Data for this task>
▼

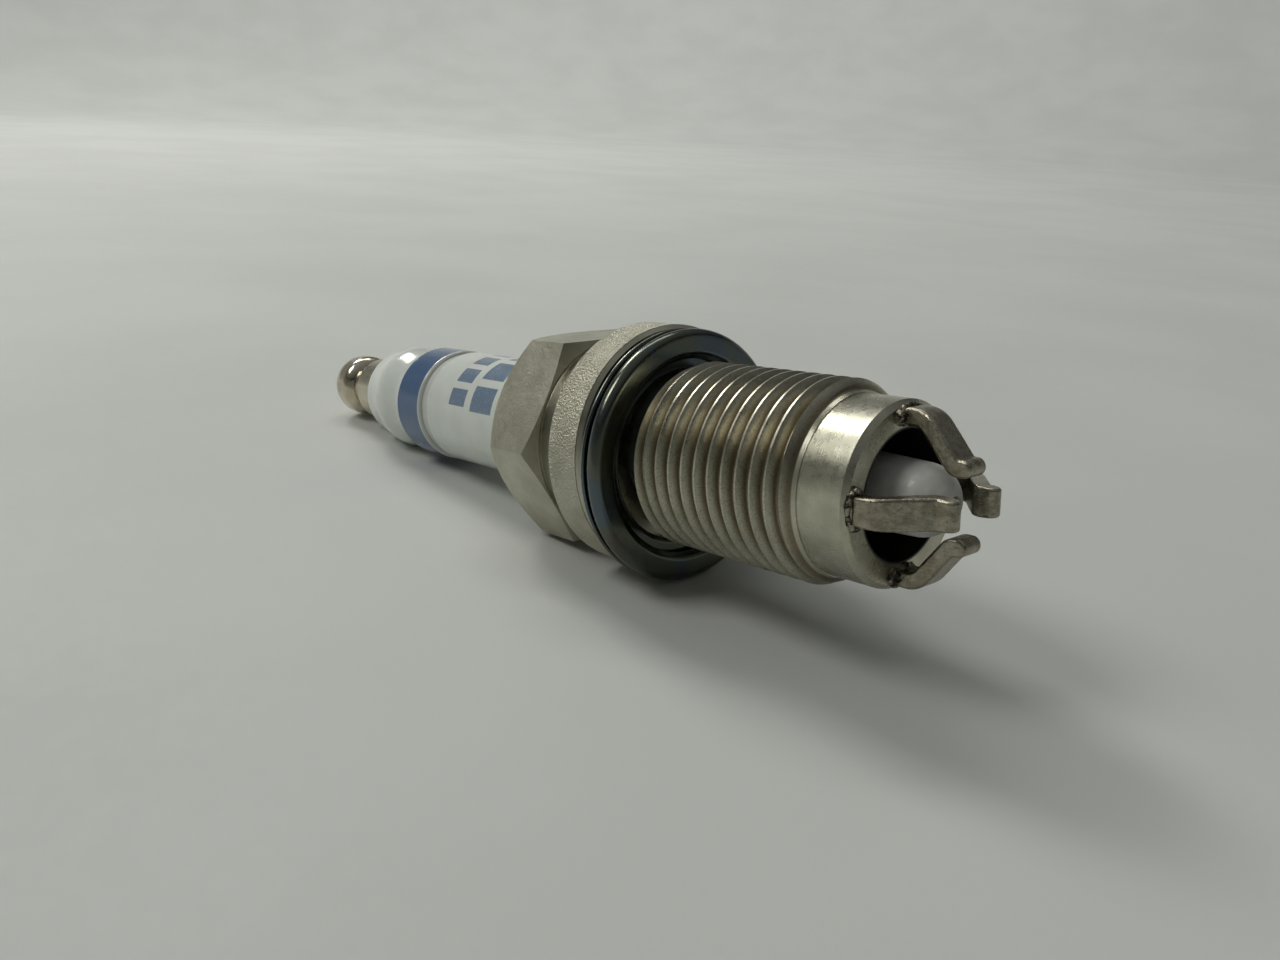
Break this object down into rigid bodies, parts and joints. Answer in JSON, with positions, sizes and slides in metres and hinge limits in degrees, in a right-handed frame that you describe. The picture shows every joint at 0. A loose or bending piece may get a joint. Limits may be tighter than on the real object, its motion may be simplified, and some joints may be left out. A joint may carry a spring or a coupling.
{
  "type": "spark plug",
  "caption": "Resistor spark plug with screw-on terminal nut, glazed insulator, hex shell, loose sealing gasket, M14 thread and ground electrodes bent in around the insulator nose.",
  "frame": {"origin": "on the plug's axis, in the plane of the loose gasket's front face, where the plug seats on the cylinder head", "axes": "+X along the plug's axis towards the firing end, -Z square to a flat of the hex, +Y to complete the frame"},
  "size_m": [0.0791, 0.0192, 0.0194],
  "materials": {
    "nickel_plated_steel": "satin nickel plating",
    "glazed_ceramic": "glossy white glaze, matt at the nose",
    "zinc_plated_steel": "dark zinc plating with a faint blue and yellow sheen",
    "terminal_metal": "polished nickel",
    "stud_steel": "plain steel",
    "glass_seal": "dark copper-filled glass",
    "resistor_mix": "dark carbon and glass mix",
    "nickel_alloy": "dull nickel alloy",
    "copper": "plain copper",
    "powder": "packed talc powder"
  },
  "bodies": {
    "plug": {"shell": "nickel_plated_steel", "insulator": "glazed_ceramic", "terminal_stud": "stud_steel", "rear_glass_seal": "glass_seal", "front_glass_seal": "glass_seal", "resistor": "resistor_mix", "centre_electrode": "nickel_alloy", "copper_core": "copper", "inner_seal_washer": "stud_steel", "front_packing_ring": "stud_steel", "rear_packing_ring": "stud_steel", "sealing_powder": "powder", "ground_electrode_top": "nickel_alloy", "ground_electrode_rear": "nickel_alloy", "ground_electrode_bottom": "nickel_alloy", "ground_electrode_front": "nickel_alloy"},
    "terminal_nut": {"terminal_nut": "terminal_metal"},
    "gasket": {"outer_gasket": "zinc_plated_steel"}
  },
  "joints": [
    {"name": "terminal_nut_unscrew", "type": "slide", "parent": "plug", "child": "terminal_nut", "axis": [-1, 0, 0], "range_m": [0, 0.0084]},
    {"name": "gasket_play", "type": "slide", "parent": "plug", "child": "gasket", "axis": [1, 0, 0], "range_m": [-0.0004, 0.001]}
  ]
}
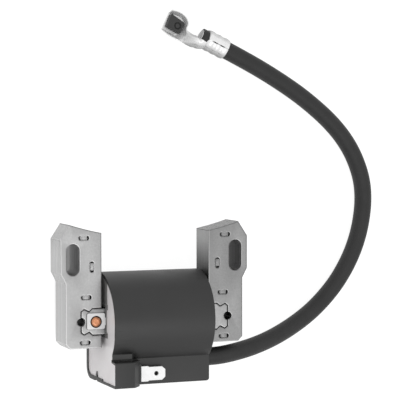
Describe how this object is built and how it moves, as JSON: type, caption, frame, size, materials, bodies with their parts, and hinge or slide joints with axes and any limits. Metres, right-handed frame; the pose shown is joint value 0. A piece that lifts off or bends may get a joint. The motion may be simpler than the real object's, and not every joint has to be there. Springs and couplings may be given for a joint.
{
  "type": "ignition coil",
  "caption": "Flywheel magneto ignition coil: laminated legs and core bar, moulded coil case, kill blade and high-tension lead with a plug clip.",
  "frame": {"origin": "on the flat back of the case, straight below the middle of the core bar; the coil lies on z = 0", "axes": "+X along the core bar from the potted end to the lead end, +Y towards the flywheel, +Z along the thickness of the lamination stack"},
  "size_m": [0.1428, 0.1468, 0.0354],
  "materials": {
    "core_steel": "bare laminated steel, satin",
    "black_nylon": "moulded, matte",
    "case_plastic": "moulded, fine satin",
    "pale_nylon": "moulded, matte",
    "copper": "bright copper",
    "sleeve_paper": "paper, matte",
    "epoxy": "cast epoxy, satin",
    "tinned_plate": "tin plated",
    "board": "printed circuit laminate",
    "component_black": "moulded epoxy",
    "wire_enamel": "enamelled wire",
    "lead_rubber": "matte rubber",
    "clip_rubber": "matte rubber"
  },
  "bodies": {
    "root": {"left_leg": "core_steel", "right_leg": "core_steel", "core_bar": "core_steel", "primary_bobbin": "black_nylon", "primary_winding": "copper", "insulation_sleeve": "sleeve_paper", "secondary_bobbin": "pale_nylon", "secondary_winding": "copper", "coil_case": "case_plastic", "potting_compound": "epoxy", "ground_plate": "tinned_plate", "ground_rivet": "copper", "kill_terminal": "tinned_plate", "circuit_board": "board", "power_transistor": "component_black", "driver_transistor": "component_black", "resistors": "component_black", "diode": "component_black", "primary_wires": "wire_enamel", "ground_wire": "wire_enamel", "high_tension_contact": "tinned_plate", "high_tension_lead": "lead_rubber", "lead_conductor": "copper", "spark_plug_clip": "tinned_plate", "clip_insert": "clip_rubber"}
  },
  "joints": []
}
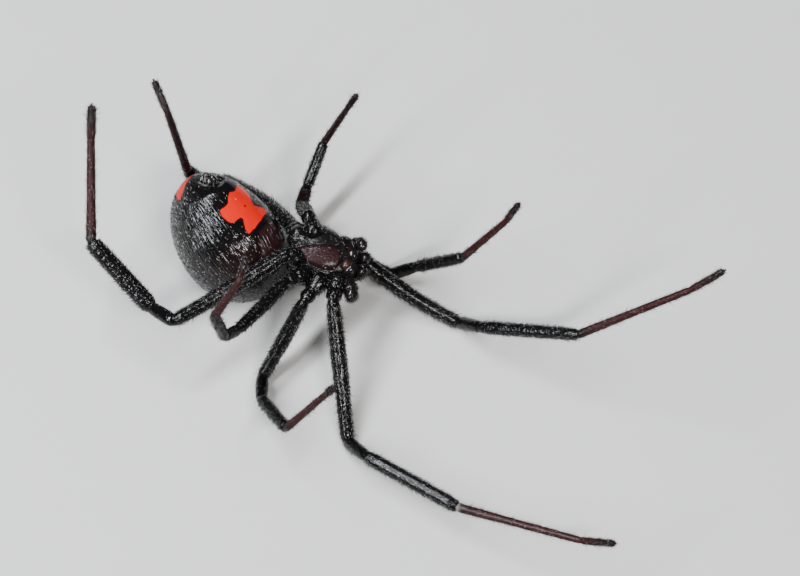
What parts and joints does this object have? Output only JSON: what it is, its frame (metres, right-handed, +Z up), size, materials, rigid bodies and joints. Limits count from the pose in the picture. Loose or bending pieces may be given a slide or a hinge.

▲

Repeat the listing in full, keeping every line exactly as it is.

The result>
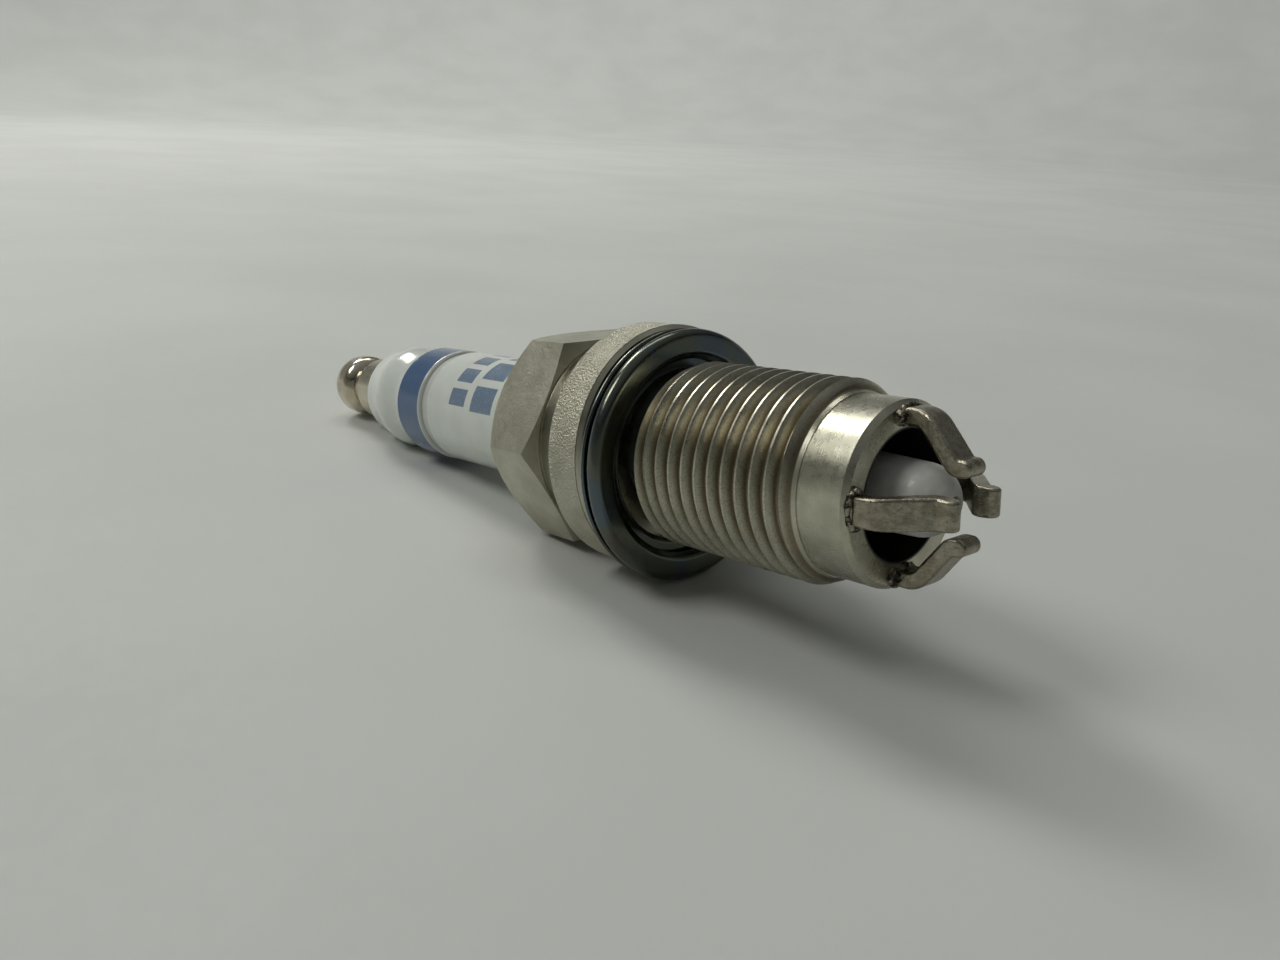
Break this object down into rigid bodies, parts and joints. Answer in JSON, with positions, sizes and slides in metres and hinge limits in degrees, in a right-handed frame that you describe. The picture shows every joint at 0. A loose or bending piece may get a joint. Limits may be tighter than on the real object, its motion may be simplified, and some joints may be left out. A joint may carry a spring or a coupling.
{
  "type": "spark plug",
  "caption": "Resistor spark plug with screw-on terminal nut, glazed insulator, hex shell, loose sealing gasket, M14 thread and ground electrodes bent in around the insulator nose.",
  "frame": {"origin": "on the plug's axis, in the plane of the loose gasket's front face, where the plug seats on the cylinder head", "axes": "+X along the plug's axis towards the firing end, -Z square to a flat of the hex, +Y to complete the frame"},
  "size_m": [0.0791, 0.0192, 0.0194],
  "materials": {
    "nickel_plated_steel": "satin nickel plating",
    "glazed_ceramic": "glossy white glaze, matt at the nose",
    "zinc_plated_steel": "dark zinc plating with a faint blue and yellow sheen",
    "terminal_metal": "polished nickel",
    "stud_steel": "plain steel",
    "glass_seal": "dark copper-filled glass",
    "resistor_mix": "dark carbon and glass mix",
    "nickel_alloy": "dull nickel alloy",
    "copper": "plain copper",
    "powder": "packed talc powder"
  },
  "bodies": {
    "plug": {"shell": "nickel_plated_steel", "insulator": "glazed_ceramic", "terminal_stud": "stud_steel", "rear_glass_seal": "glass_seal", "front_glass_seal": "glass_seal", "resistor": "resistor_mix", "centre_electrode": "nickel_alloy", "copper_core": "copper", "inner_seal_washer": "stud_steel", "front_packing_ring": "stud_steel", "rear_packing_ring": "stud_steel", "sealing_powder": "powder", "ground_electrode_top": "nickel_alloy", "ground_electrode_rear": "nickel_alloy", "ground_electrode_bottom": "nickel_alloy", "ground_electrode_front": "nickel_alloy"},
    "terminal_nut": {"terminal_nut": "terminal_metal"},
    "gasket": {"outer_gasket": "zinc_plated_steel"}
  },
  "joints": [
    {"name": "terminal_nut_unscrew", "type": "slide", "parent": "plug", "child": "terminal_nut", "axis": [-1, 0, 0], "range_m": [0, 0.0084]},
    {"name": "gasket_play", "type": "slide", "parent": "plug", "child": "gasket", "axis": [1, 0, 0], "range_m": [-0.0004, 0.001]}
  ]
}
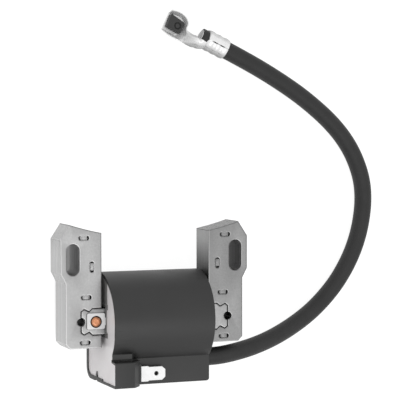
Describe how this object is built and how it moves, as JSON: type, caption, frame, size, materials, bodies with their parts, and hinge or slide joints with axes and any limits. Metres, right-handed frame; the pose shown is joint value 0. A piece that lifts off or bends may get a joint. The motion may be simpler than the real object's, and not every joint has to be there. Springs and couplings may be given for a joint.
{
  "type": "ignition coil",
  "caption": "Flywheel magneto ignition coil: laminated legs and core bar, moulded coil case, kill blade and high-tension lead with a plug clip.",
  "frame": {"origin": "on the flat back of the case, straight below the middle of the core bar; the coil lies on z = 0", "axes": "+X along the core bar from the potted end to the lead end, +Y towards the flywheel, +Z along the thickness of the lamination stack"},
  "size_m": [0.1428, 0.1468, 0.0354],
  "materials": {
    "core_steel": "bare laminated steel, satin",
    "black_nylon": "moulded, matte",
    "case_plastic": "moulded, fine satin",
    "pale_nylon": "moulded, matte",
    "copper": "bright copper",
    "sleeve_paper": "paper, matte",
    "epoxy": "cast epoxy, satin",
    "tinned_plate": "tin plated",
    "board": "printed circuit laminate",
    "component_black": "moulded epoxy",
    "wire_enamel": "enamelled wire",
    "lead_rubber": "matte rubber",
    "clip_rubber": "matte rubber"
  },
  "bodies": {
    "root": {"left_leg": "core_steel", "right_leg": "core_steel", "core_bar": "core_steel", "primary_bobbin": "black_nylon", "primary_winding": "copper", "insulation_sleeve": "sleeve_paper", "secondary_bobbin": "pale_nylon", "secondary_winding": "copper", "coil_case": "case_plastic", "potting_compound": "epoxy", "ground_plate": "tinned_plate", "ground_rivet": "copper", "kill_terminal": "tinned_plate", "circuit_board": "board", "power_transistor": "component_black", "driver_transistor": "component_black", "resistors": "component_black", "diode": "component_black", "primary_wires": "wire_enamel", "ground_wire": "wire_enamel", "high_tension_contact": "tinned_plate", "high_tension_lead": "lead_rubber", "lead_conductor": "copper", "spark_plug_clip": "tinned_plate", "clip_insert": "clip_rubber"}
  },
  "joints": []
}
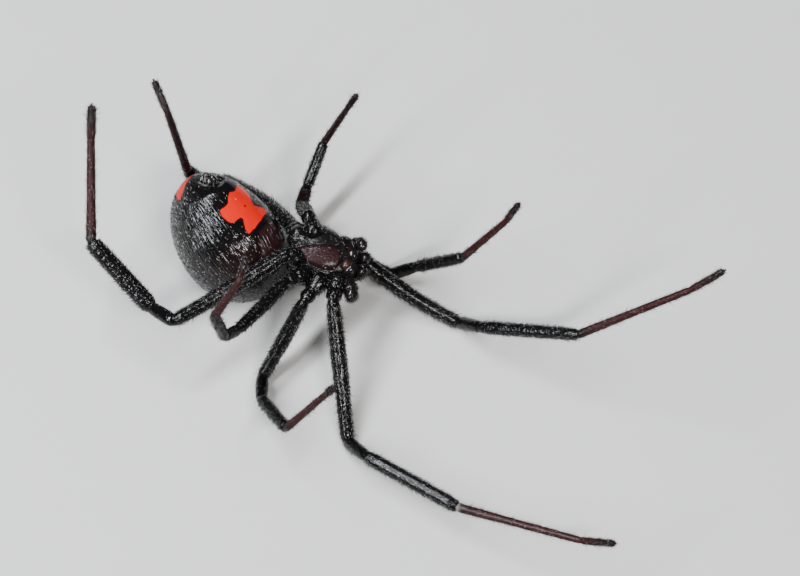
What parts and joints does this object have? Output only JSON: what it is, its frame (metres, right-handed, +Z up), size, materials, rigid bodies and joints. Limits count from the pose in the picture. Loose or bending pieces may be given a slide or a hinge.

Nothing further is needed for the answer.